Relaxing, right? Wrong. DEAD WRONG. Image courtesy noplacetobe.com
Relaxing, right? Wrong. DEAD WRONG. Image courtesy noplacetobe.com

Notice I said “theoretically”. This theory – let’s call it the General Theory of Sleep on a Sleeper Bus – holds true only under one condition: if every human element present upon the sleeper bus is somehow controlled for.

For kicks, let’s enter one or more of the following variables into the experiment: the driver barrelling around blind corners directly into the path of giant cement trucks, barely swerving back into the correct lane in time to avoid collision and the fiery demise of all “sleepers” aboard; the driver’s cohorts blasting at top volume (I mean eardrum-splitting, cranked-up-to-11 volume) a musical concoction of pure excrement posing as Vietnamese EDM out of speakers that are conveniently located a foot over the “sleeper’s” prone bodies; the driver steering (I’m only assuming he was steering) with one hand while keeping the other hand constantly pressed to the ear-splitting air horn to helpfully warn motorbike drivers that he is about to run them over; and the fact that most foreign travelers on sleeper buses must settle for the higher top bunk (they tend to give lower seats to locals), meaning that every swerve, sudden brake, and crunching, bottom-out pothole is amplified to crisis levels.

Stax, true to form (as anyone who knows her will tell you), falls asleep almost immediately and barely stirs henceforth.
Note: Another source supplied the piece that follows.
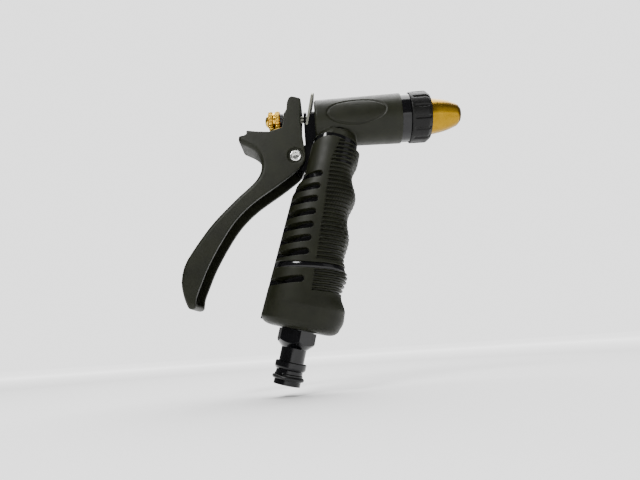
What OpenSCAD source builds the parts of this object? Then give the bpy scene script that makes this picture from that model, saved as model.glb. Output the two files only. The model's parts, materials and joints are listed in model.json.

I, with my control freak tendencies and hyper-awareness in moments of extreme danger, have to force myself to find brief moments of rest amidst the barrage. If I am to get any sleep for the rest of our extensive travels, I’ll have to learn to relax in these situations.

The sweltering lowland humidity gives way to the alpine air of the highlands. We glimpse dark forms of mountain ranges. The traffic has let up and and we now pounce upon only the occasional motorbike and bicycle (most leaping suddenly out of the blackness into our view because they have no lights on their bikes in front or in back). I’ll say this about rural Vietnamese commuters: they have some balls).
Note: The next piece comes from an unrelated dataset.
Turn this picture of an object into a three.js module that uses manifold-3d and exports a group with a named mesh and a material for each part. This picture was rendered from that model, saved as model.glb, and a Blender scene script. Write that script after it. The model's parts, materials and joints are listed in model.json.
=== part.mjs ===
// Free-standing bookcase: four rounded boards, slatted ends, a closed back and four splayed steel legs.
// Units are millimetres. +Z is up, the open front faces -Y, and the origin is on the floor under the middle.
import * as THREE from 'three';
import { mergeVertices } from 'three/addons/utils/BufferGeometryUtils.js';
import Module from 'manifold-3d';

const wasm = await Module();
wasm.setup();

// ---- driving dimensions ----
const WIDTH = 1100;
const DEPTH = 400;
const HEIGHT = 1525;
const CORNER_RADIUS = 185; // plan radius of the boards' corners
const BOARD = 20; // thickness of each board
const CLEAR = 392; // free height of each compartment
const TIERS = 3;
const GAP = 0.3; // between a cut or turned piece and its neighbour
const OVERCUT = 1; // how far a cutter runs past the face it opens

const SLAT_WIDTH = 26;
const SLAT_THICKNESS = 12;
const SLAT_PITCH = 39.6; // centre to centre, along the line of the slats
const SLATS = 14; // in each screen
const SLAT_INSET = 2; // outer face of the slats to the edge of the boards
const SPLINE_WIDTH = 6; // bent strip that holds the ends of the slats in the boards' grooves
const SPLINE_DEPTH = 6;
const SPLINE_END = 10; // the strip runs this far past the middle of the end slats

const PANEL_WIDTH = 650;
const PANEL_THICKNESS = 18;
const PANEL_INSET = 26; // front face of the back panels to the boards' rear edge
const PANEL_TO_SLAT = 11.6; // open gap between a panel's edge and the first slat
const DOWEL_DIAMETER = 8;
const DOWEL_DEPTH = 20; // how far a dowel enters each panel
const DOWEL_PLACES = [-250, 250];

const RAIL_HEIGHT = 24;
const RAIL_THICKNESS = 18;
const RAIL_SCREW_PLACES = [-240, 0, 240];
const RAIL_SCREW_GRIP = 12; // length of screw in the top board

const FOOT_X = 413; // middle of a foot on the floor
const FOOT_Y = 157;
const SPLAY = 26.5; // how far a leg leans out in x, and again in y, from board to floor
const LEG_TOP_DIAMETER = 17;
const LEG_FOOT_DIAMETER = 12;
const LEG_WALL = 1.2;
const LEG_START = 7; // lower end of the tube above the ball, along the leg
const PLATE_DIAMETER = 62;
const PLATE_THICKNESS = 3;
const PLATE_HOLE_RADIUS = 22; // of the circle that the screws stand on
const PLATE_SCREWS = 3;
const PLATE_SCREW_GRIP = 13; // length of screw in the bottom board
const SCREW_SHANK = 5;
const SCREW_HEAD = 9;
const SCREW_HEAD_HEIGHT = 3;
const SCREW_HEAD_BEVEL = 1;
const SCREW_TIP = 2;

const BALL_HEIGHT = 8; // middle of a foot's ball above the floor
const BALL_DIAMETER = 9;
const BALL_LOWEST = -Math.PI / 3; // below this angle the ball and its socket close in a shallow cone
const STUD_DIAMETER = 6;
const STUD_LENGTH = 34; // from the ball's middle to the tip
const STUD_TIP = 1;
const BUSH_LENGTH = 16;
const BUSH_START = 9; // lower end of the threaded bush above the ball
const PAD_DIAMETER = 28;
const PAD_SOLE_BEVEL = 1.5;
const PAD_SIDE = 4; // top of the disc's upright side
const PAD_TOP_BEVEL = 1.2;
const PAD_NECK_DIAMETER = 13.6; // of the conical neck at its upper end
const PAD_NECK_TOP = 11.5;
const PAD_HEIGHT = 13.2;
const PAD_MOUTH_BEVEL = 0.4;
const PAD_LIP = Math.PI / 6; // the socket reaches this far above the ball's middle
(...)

We manage to arrive in Da Lat at around midnight in one piece.

Well, I say “in Da Lat” loosely, because in one final raised middle finger to the passengers before he drives the cursed bus back down to the Netherworld from whence he came, the driver has dropped us at the farthest bus station, approximately 3 km from where most of us are staying.

For several moments the hapless foreigners stand with their huge bags beside them in the empty station, eyeing the unmarked taxis that wait like silent predators (and which we have been warned to avoid as they have the habit of scamming foreigners outrageously), wondering how we’ll get somewhere we can finally sleep.
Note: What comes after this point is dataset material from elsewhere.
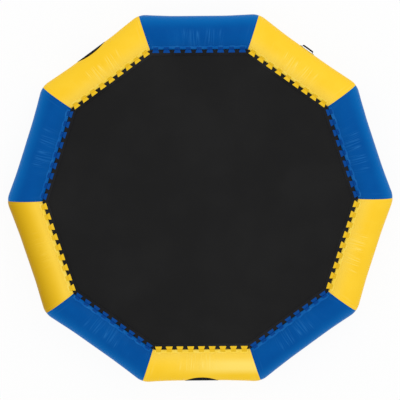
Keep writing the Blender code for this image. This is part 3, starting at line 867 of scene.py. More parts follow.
@dataclass(frozen=True)
class TubeRing:
    """The ten mitred tube segments, an inflated skin of coated fabric."""

    plan: RingPlan
    columns: int = 220
    rows: int = 96
    crowding: float = 0.4
    wall: float = 0.0009
    wrinkle: float = 0.0036
    pucker: float = 0.0032
    swell: float = 0.0022
    lap: float = 0.0011
    lap_edge: float = 0.002
    seat_flat: float = 0.046
    seat_reach: float = 0.080
    valve_hole: float = 0.027
    merge: float = 0.0002
    surfaces: dict[int, BVHTree] = field(default_factory=dict)

    def tree(self) -> Tree:
        """Build the tree that shapes one segment in its side's own frame.

        Returns:
            The tree, whose inputs are the segment's sizes.
        """
        plan = self.plan
        lengths = {
            "Apothem": plan.apothem,
            "Height": plan.height,
            "Radius": plan.radius,
            "Bow": plan.bow,
            "Neck": plan.neck,
            "Wrinkle": self.wrinkle,
            "Pucker": self.pucker,
            "Swell": self.swell,
            "Lap": self.lap,
            "Seed": 0.0,
            "Seat": 0.0,
            "Hole": 0.0,
        }
        sizes = [("Columns", SocketKind.INT, self.columns), ("Rows", SocketKind.INT, self.rows)]
        sizes += [(name, SocketKind.FLOAT, length) for name, length in lengths.items()]
        graph, given, result = geometry_tree("tube_segment", sizes)
        count = {"Vertices X": given["Columns"], "Vertices Y": given["Rows"]}
        grid = graph.node("GeometryNodeMeshGrid", {"Size X": 2.0, "Size Y": math.tau, **count})
        flat, angle, _ = graph.parts(graph.node("GeometryNodeInputPosition").outputs[0])
        crowded = graph.maths("SINE", graph.times(flat, math.pi / 2))
        crowded = graph.times(crowded, self.crowding)
        share = graph.add(graph.times(flat, 1.0 - self.crowding), crowded)
        reach = graph.size(share)
        cosine, sine = graph.maths("COSINE", angle), graph.maths("SINE", angle)
        weight = graph.maths("POWER", graph.maths("MAXIMUM", cosine, 0.0), 2.0)
        along = graph.times(share, given["Apothem"], plan.mitre)
        seam = graph.times(graph.take(1.0, reach), given["Apothem"], plan.mitre)
        bow = graph.take(1.0, graph.ramp(reach, plan.bow_start, plan.bow_end))
        neck = graph.maths("POWER", graph.ramp(reach, plan.neck_start, 1.0, smooth=False), 2.0)
        radius = graph.take(given["Radius"], graph.times(given["Neck"], weight, neck))
        radius = graph.add(radius, self.relief(graph, given, along, seam, angle))
        out = graph.add(given["Apothem"], graph.times(radius, cosine))
        out = graph.take(out, graph.times(given["Bow"], weight, bow))
        up = graph.add(given["Height"], graph.times(radius, sine))
        up = graph.maths("MAXIMUM", up, plan.floor_gap)
        place = graph.vector(out, graph.times(share, out, plan.mitre), up)
        place = self.seated(graph, given, place)
        measure = graph.vector(along, graph.times(angle, given["Radius"]), seam)
        skinned = with_skin(graph, grid.outputs["Mesh"], measure, "CORNER")
        moved = graph.node("GeometryNodeSetPosition", {"Geometry": skinned, "Position": place})
        here = graph.node("GeometryNodeInputPosition").outputs[0]
        away = graph.vectors("DISTANCE", here, tuple(plan.valve_seat))
        inside = graph.maths("LESS_THAN", away, given["Hole"])
        cut = {"Geometry": moved.outputs[0], "Selection": inside}
        opened = graph.node("GeometryNodeDeleteGeometry", cut, domain="FACE")
        near = {"Geometry": opened.outputs[0], "Distance": self.merge}
        merged = graph.node("GeometryNodeMergeByDistance", near)
        close_tree(graph, merged.outputs[0], given["Finish"], result)
        return graph.tree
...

Belatedly, help screeches in in the form of a free shuttle (which suspiciously does not bear the name of the bus company, and which nobody from the bus company thought to tell us about), a shuttle that will supposedly take us to our various guesthouses. We load our bags into this van and follow the driver’s finger to the seats. But all the time, my built in scam radar is bleeping wildly due to the warning signs I mentioned before.

I needle the driver:

“Free?” I ask. No answer.

“Free?” I say again, louder, losing precious face by the second. Again, no answer.

“Free or I get off the bus!” I say even louder, thinking that impossibly, he might not have heard me, or that he’s just hoping I’ll give up so he can get a good fare out of us.

Finally someone else – not the driver, who is scrunching down in apparent shame – turns to me and nods.)

In Vietnam for less than 24 hours, I have already managed to shatter the unwritten code of Southeast Asia – the one where everybody stays calm and doesn’t raise a fuss or a holler no matter what, even if heading at that moment over a cliff. I have lost face irretrievably for myself and my entire family past, present, and future. But at least I saved a couple bucks, and I am assured now that this is the right shuttle and not just an opportunist taxi posing as the shuttle.

All is dark at the guesthouse when we arrive. I help the grim-faced driver (who practically spins all the way around to avoid eye contact) unload our bags and he’s off, presumably to a bar to tell his drinking buddies about the horrible American he was just unfortunate enough to pick up.

Luckily the guesthouse owner has waited for us, even though our bus is over 2 hours late. We thank him profusely and head up to the cool and spacious guest room. Sleep overwhelms us seconds later.